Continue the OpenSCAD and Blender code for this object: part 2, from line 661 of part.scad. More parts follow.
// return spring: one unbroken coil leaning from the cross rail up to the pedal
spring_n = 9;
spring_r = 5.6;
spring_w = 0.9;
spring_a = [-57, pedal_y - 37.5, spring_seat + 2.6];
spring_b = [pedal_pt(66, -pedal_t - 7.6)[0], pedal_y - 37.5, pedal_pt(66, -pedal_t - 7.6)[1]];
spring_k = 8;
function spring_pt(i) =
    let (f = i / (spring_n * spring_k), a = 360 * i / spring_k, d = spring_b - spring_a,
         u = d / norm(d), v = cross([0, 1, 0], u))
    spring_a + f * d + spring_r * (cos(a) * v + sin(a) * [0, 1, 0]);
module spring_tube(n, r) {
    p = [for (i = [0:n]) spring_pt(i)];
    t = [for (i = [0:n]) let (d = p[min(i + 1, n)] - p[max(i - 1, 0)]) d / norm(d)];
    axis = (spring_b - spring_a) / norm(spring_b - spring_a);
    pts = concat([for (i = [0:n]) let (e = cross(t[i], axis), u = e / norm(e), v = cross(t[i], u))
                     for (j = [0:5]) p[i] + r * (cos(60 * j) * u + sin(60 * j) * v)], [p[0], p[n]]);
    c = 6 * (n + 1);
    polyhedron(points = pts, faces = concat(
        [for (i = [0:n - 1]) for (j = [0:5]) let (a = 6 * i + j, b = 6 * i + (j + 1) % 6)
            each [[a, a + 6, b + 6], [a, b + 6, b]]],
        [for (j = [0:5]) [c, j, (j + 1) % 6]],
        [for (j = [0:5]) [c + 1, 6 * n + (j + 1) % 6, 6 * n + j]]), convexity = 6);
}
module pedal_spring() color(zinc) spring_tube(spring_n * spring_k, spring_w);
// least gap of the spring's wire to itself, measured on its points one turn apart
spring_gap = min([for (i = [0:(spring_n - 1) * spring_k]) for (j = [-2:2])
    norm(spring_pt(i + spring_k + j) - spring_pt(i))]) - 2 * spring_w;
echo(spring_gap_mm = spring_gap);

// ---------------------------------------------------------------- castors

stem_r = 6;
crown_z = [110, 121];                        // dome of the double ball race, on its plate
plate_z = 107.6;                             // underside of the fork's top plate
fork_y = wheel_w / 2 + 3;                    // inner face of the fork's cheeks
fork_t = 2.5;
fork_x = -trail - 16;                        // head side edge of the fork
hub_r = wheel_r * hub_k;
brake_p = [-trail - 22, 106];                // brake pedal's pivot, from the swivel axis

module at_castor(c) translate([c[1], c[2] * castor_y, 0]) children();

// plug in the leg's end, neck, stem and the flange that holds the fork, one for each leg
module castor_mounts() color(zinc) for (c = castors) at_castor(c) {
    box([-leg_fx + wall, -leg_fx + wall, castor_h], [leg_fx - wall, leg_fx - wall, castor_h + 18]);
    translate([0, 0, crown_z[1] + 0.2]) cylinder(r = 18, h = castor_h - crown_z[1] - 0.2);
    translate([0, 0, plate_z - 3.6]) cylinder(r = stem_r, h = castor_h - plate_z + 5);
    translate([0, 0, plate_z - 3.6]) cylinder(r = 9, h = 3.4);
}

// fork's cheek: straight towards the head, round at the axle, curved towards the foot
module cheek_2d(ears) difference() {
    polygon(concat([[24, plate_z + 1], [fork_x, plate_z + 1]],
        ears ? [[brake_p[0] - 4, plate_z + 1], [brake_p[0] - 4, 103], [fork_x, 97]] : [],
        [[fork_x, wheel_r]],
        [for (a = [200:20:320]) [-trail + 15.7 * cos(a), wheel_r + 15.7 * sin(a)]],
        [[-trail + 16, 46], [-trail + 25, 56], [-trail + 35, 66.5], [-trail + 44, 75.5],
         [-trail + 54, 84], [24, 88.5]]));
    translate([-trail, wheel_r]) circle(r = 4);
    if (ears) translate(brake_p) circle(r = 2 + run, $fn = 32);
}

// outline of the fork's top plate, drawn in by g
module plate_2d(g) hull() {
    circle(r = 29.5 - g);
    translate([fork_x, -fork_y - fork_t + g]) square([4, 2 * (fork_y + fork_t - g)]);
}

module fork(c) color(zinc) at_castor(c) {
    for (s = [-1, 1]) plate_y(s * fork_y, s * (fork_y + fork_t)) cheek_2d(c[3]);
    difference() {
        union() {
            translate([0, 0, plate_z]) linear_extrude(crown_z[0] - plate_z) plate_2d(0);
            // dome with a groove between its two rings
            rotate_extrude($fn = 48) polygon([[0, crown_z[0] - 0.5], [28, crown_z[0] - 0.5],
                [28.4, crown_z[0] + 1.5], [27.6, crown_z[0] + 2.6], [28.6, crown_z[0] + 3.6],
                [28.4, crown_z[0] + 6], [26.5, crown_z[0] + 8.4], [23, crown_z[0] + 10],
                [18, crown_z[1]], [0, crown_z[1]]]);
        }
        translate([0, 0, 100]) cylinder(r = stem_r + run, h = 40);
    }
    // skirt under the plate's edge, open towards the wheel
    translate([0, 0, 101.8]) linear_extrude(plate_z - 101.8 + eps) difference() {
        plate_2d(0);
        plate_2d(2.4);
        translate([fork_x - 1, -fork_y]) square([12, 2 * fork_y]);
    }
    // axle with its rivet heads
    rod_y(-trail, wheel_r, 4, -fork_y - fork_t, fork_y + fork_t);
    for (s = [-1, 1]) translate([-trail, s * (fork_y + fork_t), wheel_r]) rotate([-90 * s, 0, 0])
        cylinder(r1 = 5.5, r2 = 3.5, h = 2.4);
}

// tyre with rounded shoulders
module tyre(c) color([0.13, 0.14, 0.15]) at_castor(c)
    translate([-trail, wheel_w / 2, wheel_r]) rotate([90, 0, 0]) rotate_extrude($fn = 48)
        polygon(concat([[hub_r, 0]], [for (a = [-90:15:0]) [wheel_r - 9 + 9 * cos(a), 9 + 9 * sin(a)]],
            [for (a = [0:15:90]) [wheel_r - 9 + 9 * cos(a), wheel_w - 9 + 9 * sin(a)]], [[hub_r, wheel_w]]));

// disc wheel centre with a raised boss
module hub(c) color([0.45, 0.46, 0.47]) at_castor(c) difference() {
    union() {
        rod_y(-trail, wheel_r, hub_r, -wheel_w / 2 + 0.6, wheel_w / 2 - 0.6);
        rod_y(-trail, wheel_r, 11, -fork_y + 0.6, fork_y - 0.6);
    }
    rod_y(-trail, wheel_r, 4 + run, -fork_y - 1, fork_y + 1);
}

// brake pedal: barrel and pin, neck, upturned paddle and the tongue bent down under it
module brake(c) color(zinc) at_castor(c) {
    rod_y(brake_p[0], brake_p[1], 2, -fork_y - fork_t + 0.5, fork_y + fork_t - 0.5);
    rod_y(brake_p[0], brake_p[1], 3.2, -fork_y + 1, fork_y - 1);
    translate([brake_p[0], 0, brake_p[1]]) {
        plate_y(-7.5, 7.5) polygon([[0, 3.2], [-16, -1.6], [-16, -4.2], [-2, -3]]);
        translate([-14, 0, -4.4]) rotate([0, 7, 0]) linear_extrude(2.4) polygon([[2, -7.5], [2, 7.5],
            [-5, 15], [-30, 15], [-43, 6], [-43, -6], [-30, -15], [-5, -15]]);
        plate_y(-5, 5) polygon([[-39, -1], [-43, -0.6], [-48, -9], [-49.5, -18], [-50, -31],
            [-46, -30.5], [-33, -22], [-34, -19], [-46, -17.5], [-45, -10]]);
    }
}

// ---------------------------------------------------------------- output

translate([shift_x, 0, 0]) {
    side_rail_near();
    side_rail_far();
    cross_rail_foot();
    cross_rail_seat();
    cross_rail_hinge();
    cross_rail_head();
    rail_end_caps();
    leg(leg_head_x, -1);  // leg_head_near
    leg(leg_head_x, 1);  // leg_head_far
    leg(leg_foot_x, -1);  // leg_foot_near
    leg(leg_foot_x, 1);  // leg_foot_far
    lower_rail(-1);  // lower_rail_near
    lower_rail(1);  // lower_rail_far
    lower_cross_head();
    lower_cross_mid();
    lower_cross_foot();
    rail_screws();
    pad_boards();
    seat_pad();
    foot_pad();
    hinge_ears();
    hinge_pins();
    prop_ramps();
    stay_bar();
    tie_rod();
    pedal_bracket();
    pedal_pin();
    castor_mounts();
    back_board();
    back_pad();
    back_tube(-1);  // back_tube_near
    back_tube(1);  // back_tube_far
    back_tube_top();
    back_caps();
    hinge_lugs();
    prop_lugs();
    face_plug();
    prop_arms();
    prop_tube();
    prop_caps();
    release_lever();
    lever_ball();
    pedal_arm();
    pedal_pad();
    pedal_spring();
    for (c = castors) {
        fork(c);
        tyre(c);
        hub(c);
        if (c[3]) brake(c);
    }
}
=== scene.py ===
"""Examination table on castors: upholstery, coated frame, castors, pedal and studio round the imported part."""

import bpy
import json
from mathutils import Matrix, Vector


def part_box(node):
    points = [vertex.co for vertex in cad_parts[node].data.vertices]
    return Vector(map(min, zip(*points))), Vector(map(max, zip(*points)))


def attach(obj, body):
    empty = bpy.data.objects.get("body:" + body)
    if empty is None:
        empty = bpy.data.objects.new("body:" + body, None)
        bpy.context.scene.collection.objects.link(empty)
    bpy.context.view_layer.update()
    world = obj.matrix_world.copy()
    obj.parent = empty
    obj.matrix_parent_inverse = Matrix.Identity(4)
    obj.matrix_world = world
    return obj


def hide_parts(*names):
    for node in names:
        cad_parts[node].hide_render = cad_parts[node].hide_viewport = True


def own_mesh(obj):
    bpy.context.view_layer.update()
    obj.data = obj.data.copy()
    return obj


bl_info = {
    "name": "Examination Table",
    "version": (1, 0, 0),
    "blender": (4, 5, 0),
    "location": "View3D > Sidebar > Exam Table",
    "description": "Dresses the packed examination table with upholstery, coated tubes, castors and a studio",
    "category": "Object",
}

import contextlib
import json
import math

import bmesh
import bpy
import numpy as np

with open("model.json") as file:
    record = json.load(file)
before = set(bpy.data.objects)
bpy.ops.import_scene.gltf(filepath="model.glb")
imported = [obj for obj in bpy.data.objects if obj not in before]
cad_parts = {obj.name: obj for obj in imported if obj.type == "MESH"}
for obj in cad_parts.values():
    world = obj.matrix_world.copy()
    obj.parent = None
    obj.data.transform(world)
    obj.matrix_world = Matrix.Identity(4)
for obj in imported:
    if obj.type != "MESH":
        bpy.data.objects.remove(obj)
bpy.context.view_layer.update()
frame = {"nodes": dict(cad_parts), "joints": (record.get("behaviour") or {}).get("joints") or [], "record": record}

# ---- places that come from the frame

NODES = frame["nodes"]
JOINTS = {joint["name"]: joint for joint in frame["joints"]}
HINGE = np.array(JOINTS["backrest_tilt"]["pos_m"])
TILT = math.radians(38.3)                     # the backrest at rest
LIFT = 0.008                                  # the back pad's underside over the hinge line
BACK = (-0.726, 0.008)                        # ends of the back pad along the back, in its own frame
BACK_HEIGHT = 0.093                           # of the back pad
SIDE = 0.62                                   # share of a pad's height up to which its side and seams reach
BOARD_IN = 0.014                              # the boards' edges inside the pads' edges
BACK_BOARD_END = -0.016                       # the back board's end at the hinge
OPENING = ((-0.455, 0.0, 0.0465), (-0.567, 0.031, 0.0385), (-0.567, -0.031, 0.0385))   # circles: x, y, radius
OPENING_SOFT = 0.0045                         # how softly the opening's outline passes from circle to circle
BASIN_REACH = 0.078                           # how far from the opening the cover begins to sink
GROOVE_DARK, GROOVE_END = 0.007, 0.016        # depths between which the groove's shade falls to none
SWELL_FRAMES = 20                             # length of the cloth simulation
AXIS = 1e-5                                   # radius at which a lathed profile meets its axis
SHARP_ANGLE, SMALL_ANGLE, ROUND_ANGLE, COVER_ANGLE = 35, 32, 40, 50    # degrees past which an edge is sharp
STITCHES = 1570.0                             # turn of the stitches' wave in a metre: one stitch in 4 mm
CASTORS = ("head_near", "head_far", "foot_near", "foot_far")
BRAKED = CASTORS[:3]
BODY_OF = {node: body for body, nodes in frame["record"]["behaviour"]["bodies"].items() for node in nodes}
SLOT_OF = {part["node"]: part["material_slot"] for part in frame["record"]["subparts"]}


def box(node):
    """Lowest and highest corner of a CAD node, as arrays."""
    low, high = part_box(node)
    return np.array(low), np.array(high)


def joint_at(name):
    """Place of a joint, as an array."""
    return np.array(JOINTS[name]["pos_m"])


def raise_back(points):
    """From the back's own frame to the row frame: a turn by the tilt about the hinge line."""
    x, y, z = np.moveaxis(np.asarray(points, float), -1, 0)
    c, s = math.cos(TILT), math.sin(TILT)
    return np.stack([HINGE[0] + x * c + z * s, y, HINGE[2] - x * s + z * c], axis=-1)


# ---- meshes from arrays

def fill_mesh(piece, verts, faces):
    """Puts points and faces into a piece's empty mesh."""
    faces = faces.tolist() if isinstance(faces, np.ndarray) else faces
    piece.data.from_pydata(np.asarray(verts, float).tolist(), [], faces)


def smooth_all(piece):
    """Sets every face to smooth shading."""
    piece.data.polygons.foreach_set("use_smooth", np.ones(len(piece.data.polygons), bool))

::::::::

▶ **Objective**
The lines to transcribe begin at the line with "prop_lugs();" and end at the line with "from mathutils import Matrix, Vector"; copy them exactly, both ends included.

▶ **Answer to the problem**
    prop_lugs();
    face_plug();
    prop_arms();
    prop_tube();
    prop_caps();
    release_lever();
    lever_ball();
    pedal_arm();
    pedal_pad();
    pedal_spring();
    for (c = castors) {
        fork(c);
        tyre(c);
        hub(c);
        if (c[3]) brake(c);
    }
}
=== scene.py ===
"""Examination table on castors: upholstery, coated frame, castors, pedal and studio round the imported part."""

import bpy
import json
from mathutils import Matrix, Vector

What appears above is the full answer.